-- Start of SOURCE MATERIAL --
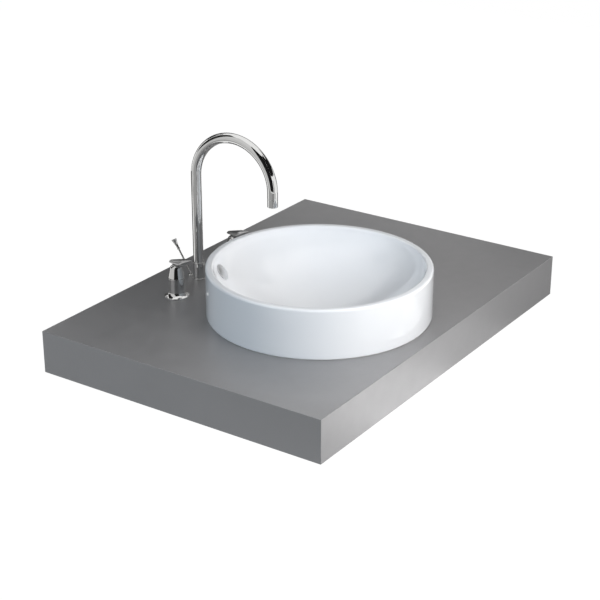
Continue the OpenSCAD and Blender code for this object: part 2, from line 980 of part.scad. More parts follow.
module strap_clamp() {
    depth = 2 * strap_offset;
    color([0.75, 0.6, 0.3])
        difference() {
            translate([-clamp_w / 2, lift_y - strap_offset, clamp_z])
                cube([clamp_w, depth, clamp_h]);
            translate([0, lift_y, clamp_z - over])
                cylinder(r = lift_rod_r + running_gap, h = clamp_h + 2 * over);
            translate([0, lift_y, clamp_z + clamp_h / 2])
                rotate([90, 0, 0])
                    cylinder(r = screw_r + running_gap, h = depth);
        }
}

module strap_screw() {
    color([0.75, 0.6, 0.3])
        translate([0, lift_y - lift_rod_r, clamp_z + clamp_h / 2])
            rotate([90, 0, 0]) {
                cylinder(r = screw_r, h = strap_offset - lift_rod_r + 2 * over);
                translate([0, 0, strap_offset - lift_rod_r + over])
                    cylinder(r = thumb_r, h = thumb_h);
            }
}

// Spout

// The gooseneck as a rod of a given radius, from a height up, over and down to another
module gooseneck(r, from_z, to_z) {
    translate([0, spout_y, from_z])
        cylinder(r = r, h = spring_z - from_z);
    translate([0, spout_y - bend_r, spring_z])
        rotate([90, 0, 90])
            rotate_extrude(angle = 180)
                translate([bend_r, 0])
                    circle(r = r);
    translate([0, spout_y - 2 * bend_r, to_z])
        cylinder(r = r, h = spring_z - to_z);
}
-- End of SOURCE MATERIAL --
-- Start of SOURCE MATERIAL --
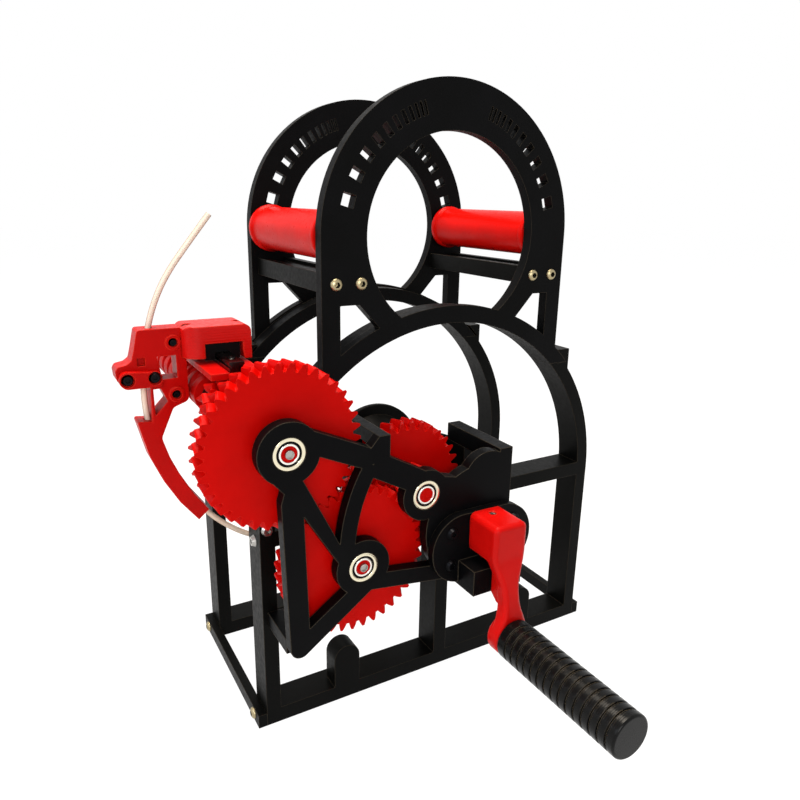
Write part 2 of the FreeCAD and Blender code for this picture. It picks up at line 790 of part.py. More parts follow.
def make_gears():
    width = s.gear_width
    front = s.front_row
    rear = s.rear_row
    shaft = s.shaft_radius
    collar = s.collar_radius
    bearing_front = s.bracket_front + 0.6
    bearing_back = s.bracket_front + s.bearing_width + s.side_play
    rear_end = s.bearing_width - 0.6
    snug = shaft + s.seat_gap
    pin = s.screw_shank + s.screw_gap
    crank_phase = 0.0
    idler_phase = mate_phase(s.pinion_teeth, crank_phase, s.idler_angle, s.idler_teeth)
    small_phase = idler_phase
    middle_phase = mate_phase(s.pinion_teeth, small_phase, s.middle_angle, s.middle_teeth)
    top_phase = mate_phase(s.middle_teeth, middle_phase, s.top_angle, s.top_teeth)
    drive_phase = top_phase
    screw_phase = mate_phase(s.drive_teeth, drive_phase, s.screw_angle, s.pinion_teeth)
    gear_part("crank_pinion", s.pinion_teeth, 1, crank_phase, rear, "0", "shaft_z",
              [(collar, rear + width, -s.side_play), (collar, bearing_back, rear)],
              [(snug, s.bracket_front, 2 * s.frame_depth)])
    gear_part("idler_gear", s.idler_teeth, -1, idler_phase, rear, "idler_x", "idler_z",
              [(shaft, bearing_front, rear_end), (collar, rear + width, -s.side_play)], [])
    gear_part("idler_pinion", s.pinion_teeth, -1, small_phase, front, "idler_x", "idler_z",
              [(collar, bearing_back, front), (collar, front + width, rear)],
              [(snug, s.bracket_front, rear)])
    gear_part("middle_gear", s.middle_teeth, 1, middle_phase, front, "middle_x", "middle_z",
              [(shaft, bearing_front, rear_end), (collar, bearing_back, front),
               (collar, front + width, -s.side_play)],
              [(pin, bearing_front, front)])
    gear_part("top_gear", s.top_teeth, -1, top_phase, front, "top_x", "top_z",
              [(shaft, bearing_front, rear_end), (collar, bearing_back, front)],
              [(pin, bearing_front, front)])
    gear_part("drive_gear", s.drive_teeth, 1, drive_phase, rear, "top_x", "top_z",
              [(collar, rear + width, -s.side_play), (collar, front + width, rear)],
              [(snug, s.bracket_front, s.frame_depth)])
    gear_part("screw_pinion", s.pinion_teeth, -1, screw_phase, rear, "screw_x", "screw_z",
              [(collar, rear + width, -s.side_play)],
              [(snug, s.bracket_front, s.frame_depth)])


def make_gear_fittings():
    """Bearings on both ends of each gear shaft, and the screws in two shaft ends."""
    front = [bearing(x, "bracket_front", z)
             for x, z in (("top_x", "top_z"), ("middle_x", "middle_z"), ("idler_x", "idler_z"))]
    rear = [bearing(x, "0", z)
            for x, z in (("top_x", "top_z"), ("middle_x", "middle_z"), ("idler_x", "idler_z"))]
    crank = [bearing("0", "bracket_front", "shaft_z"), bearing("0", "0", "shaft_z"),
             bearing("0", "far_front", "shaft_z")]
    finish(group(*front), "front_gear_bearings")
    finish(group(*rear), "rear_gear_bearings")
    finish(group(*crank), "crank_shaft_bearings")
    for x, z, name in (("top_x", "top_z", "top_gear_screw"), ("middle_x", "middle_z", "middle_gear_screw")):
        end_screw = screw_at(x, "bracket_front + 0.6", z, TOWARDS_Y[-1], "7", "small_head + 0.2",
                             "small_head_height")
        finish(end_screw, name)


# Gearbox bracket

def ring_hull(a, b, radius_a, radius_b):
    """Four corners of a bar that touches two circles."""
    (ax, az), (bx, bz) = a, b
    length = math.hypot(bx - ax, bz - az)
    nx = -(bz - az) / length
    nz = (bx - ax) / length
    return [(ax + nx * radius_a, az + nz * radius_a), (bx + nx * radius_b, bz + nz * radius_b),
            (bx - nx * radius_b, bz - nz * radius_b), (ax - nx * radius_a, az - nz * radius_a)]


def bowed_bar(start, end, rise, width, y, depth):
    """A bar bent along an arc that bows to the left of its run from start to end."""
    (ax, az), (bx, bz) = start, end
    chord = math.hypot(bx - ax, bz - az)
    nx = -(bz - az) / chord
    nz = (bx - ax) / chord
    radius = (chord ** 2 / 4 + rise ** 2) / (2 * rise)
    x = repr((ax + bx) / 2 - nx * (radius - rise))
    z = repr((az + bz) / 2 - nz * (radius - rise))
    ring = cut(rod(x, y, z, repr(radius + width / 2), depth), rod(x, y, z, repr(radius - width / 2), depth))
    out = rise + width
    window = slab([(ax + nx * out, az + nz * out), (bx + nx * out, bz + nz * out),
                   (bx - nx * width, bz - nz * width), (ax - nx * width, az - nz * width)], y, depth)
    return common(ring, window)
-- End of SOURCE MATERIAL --
-- Start of SOURCE MATERIAL --
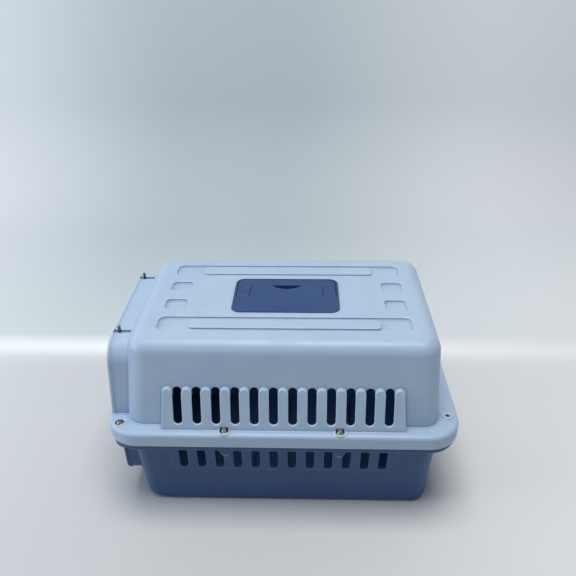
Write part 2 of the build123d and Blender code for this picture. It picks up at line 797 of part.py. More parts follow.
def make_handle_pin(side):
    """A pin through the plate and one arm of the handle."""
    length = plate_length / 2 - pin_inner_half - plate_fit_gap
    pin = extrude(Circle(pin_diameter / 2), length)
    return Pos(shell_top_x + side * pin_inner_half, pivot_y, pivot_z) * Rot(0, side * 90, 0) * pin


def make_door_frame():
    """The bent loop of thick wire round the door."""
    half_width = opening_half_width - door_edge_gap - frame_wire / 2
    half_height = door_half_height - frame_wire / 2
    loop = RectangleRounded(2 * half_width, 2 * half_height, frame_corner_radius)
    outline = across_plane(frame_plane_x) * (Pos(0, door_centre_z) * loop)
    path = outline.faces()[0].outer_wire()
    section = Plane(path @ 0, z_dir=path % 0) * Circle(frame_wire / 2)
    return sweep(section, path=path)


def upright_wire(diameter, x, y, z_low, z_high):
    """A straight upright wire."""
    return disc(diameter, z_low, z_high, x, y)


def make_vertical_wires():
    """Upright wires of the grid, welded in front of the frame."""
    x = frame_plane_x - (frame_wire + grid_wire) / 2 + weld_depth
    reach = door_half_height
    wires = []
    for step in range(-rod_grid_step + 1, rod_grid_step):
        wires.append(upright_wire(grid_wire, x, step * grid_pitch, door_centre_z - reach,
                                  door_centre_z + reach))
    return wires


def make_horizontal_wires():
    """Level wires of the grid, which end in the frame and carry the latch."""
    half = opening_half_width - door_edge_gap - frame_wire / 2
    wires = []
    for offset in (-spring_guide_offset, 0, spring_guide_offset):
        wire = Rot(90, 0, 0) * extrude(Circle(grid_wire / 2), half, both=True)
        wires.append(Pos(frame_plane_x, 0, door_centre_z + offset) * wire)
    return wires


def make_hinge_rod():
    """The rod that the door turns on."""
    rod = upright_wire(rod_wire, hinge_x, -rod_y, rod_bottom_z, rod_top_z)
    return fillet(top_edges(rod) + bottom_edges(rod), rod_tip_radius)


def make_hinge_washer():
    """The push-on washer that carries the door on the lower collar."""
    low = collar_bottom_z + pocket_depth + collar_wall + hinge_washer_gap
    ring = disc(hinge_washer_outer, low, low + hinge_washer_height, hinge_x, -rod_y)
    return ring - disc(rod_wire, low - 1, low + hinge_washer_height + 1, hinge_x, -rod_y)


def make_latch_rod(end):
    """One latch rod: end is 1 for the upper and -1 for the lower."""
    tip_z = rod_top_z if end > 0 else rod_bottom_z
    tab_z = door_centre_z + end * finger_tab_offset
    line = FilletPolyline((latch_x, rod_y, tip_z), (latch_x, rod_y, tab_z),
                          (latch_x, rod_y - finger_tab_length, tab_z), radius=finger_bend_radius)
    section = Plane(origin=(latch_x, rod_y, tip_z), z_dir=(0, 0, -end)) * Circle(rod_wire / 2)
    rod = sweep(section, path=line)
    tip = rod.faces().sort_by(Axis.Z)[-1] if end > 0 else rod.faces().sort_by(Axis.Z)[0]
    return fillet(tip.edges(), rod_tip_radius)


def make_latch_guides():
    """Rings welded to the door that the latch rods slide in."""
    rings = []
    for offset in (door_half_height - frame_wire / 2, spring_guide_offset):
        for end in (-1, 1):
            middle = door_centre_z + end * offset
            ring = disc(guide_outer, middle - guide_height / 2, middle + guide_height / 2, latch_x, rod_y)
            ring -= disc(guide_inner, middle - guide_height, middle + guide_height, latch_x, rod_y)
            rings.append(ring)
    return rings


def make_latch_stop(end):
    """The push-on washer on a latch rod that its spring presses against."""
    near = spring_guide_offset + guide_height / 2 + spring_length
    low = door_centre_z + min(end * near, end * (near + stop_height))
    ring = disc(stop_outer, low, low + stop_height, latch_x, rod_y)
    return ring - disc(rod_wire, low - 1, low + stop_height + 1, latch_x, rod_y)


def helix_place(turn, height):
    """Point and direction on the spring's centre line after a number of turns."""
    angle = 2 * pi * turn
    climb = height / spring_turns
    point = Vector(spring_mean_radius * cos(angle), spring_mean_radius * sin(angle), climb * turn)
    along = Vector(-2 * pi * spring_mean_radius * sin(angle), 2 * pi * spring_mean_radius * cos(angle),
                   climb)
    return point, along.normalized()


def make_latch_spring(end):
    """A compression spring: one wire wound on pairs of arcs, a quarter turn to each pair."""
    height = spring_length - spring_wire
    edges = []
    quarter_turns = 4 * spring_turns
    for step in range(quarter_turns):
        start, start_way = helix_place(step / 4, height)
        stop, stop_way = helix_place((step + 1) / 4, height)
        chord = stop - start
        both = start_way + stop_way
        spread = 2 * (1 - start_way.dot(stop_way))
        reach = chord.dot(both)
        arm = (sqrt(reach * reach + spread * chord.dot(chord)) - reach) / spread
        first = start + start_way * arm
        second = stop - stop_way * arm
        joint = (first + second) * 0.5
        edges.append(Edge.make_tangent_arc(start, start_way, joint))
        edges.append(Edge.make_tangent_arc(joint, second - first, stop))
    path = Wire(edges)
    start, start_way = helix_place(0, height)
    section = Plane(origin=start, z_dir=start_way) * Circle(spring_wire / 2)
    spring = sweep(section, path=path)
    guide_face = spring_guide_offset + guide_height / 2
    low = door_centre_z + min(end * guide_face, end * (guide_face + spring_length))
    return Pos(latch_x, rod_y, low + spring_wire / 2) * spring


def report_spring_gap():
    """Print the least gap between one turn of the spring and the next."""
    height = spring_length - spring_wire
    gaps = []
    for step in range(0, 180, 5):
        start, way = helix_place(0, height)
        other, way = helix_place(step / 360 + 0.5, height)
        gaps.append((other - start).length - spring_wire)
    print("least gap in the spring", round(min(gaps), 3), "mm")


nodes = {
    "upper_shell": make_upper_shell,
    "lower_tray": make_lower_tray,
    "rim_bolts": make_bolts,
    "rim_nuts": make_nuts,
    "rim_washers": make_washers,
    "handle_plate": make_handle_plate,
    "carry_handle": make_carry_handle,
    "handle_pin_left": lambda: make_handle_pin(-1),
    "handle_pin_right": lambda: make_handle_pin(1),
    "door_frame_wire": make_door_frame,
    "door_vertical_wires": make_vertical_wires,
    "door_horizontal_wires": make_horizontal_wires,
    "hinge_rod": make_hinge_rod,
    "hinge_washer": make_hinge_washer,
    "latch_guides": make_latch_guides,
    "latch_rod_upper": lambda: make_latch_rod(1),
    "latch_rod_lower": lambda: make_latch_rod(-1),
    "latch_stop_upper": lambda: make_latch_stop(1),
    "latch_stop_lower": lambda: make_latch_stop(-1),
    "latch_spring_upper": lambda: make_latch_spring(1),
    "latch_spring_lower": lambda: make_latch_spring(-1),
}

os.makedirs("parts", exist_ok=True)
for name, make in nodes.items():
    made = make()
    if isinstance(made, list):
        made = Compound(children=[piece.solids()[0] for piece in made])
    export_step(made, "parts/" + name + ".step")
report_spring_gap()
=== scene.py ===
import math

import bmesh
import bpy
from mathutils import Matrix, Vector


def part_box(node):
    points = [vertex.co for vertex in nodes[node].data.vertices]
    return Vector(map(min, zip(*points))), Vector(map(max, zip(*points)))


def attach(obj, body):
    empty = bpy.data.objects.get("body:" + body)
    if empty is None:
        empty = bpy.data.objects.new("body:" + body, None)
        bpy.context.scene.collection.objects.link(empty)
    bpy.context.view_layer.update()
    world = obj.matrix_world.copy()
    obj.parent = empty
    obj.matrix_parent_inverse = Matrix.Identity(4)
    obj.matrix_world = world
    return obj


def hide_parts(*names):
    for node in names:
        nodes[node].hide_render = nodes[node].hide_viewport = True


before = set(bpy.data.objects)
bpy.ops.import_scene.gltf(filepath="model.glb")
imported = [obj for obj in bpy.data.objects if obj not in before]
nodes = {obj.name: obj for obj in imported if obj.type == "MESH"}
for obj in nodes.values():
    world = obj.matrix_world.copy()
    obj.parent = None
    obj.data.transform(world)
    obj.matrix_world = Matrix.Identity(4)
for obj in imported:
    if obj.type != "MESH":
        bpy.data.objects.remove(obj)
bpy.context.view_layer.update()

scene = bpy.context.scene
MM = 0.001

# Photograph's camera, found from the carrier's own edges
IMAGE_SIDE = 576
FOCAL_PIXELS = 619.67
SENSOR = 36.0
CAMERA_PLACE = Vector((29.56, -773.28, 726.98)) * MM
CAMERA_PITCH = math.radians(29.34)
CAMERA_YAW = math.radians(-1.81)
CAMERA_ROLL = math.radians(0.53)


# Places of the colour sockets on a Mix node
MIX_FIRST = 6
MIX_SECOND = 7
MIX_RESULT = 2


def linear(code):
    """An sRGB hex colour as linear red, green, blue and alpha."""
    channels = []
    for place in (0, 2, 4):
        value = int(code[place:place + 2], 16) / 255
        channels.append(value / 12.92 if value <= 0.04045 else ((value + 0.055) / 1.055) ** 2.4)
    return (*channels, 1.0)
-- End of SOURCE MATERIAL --
YOUR OBJECTIVE => In the listing above, find the line with "points = [vertex.co" and the line with "MIX_RESULT = 2", then print exactly those lines and every line between them.

WRITTEN SOLUTION =>
    points = [vertex.co for vertex in nodes[node].data.vertices]
    return Vector(map(min, zip(*points))), Vector(map(max, zip(*points)))


def attach(obj, body):
    empty = bpy.data.objects.get("body:" + body)
    if empty is None:
        empty = bpy.data.objects.new("body:" + body, None)
        bpy.context.scene.collection.objects.link(empty)
    bpy.context.view_layer.update()
    world = obj.matrix_world.copy()
    obj.parent = empty
    obj.matrix_parent_inverse = Matrix.Identity(4)
    obj.matrix_world = world
    return obj


def hide_parts(*names):
    for node in names:
        nodes[node].hide_render = nodes[node].hide_viewport = True


before = set(bpy.data.objects)
bpy.ops.import_scene.gltf(filepath="model.glb")
imported = [obj for obj in bpy.data.objects if obj not in before]
nodes = {obj.name: obj for obj in imported if obj.type == "MESH"}
for obj in nodes.values():
    world = obj.matrix_world.copy()
    obj.parent = None
    obj.data.transform(world)
    obj.matrix_world = Matrix.Identity(4)
for obj in imported:
    if obj.type != "MESH":
        bpy.data.objects.remove(obj)
bpy.context.view_layer.update()

scene = bpy.context.scene
MM = 0.001

# Photograph's camera, found from the carrier's own edges
IMAGE_SIDE = 576
FOCAL_PIXELS = 619.67
SENSOR = 36.0
CAMERA_PLACE = Vector((29.56, -773.28, 726.98)) * MM
CAMERA_PITCH = math.radians(29.34)
CAMERA_YAW = math.radians(-1.81)
CAMERA_ROLL = math.radians(0.53)


# Places of the colour sockets on a Mix node
MIX_FIRST = 6
MIX_SECOND = 7
MIX_RESULT = 2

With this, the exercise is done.